Request Handling and Retries

Queuing & Retries

Implementing queuing and retry logic is the most fundamental pillar of a resilient Alloy integration. Two reasons to maintain this in your own infrastructure regardless of Alloy's built-in features:

  • Outage independence: In the rare event Alloy experiences an outage, Alloy cannot handle retry orchestration on your behalf. You will need to manage that independently.
  • Pipeline resilience: Your own ingestion and processing pipelines can also experience failures that require retry logic regardless of Alloy's availability.

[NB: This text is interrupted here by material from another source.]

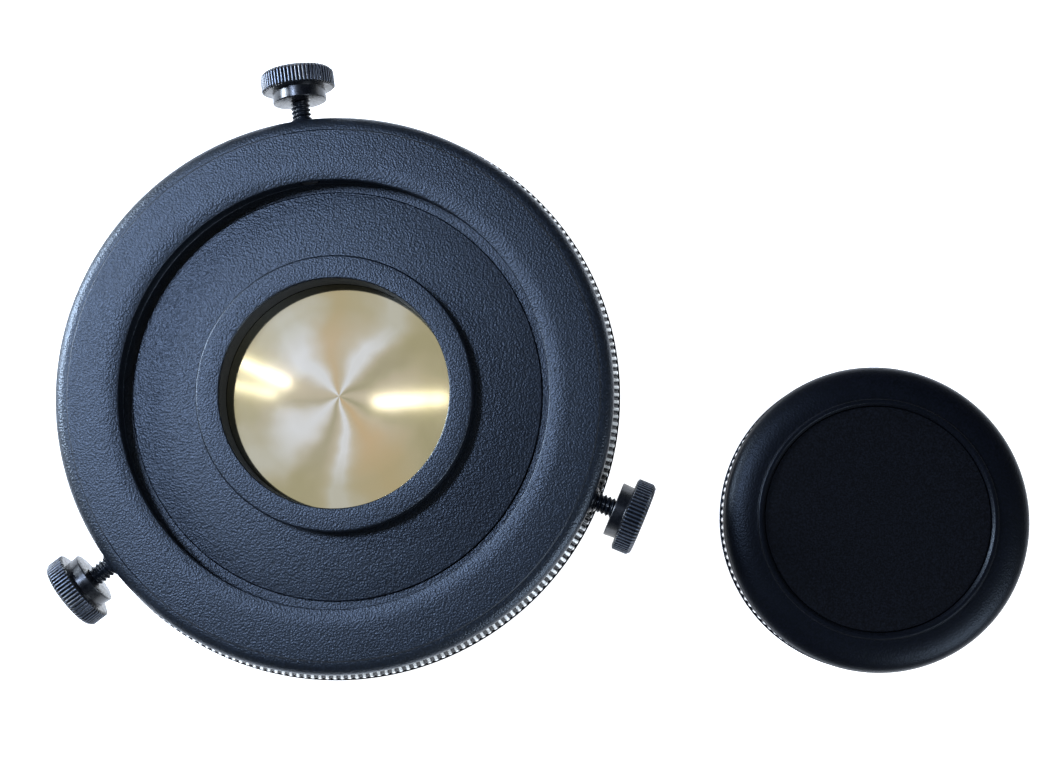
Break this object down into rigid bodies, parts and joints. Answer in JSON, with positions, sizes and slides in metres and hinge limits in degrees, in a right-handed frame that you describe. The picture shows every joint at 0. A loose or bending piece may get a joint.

Note: Alloy also offers configurable Retry Nodes within Journey Orchestration as a complementary option. See Policy Design for Service Failures for details.

When to Retry

HTTP Status Code Errors

  • Retryable: Retry on 429 (rate limit) and 5xx (server error) responses. Honor the retry-after header value before resubmitting.
  • Non-retryable: Do not retry on 4xx errors (except 429) without first addressing the underlying cause — these indicate a client-side issue such as malformed data or invalid parameters.
  • Backoff strategy: Use exponential backoff with jitter when retrying to avoid thundering herd problems, especially during partial outages.
  • Observability: Log all retry attempts with their reason and outcome to detect systematic failures versus isolated transient events.

Rate Limit Headers

For 429 errors, Alloy returns the following headers you can use to build intelligent retry logic:

HeaderDefinition
alloy-ratelimit-remainingNumber of requests remaining in the current window
alloy-ratelimit-resetUnix timestamp when the rate limit window resets
alloy-ratelimit-limitTotal requests allowed per window
retry-afterSeconds to wait before retrying

Journey Application State Errors

Journey Application state errors are more nuanced and aren't always appropriate for automatic retries.

  • data_request_evaluation statusData request statuses are mostly preventable with strong data validation before submitting to Alloy. If encountered, resolve via the Update Journey Application endpoint or by rerunning with corrected data.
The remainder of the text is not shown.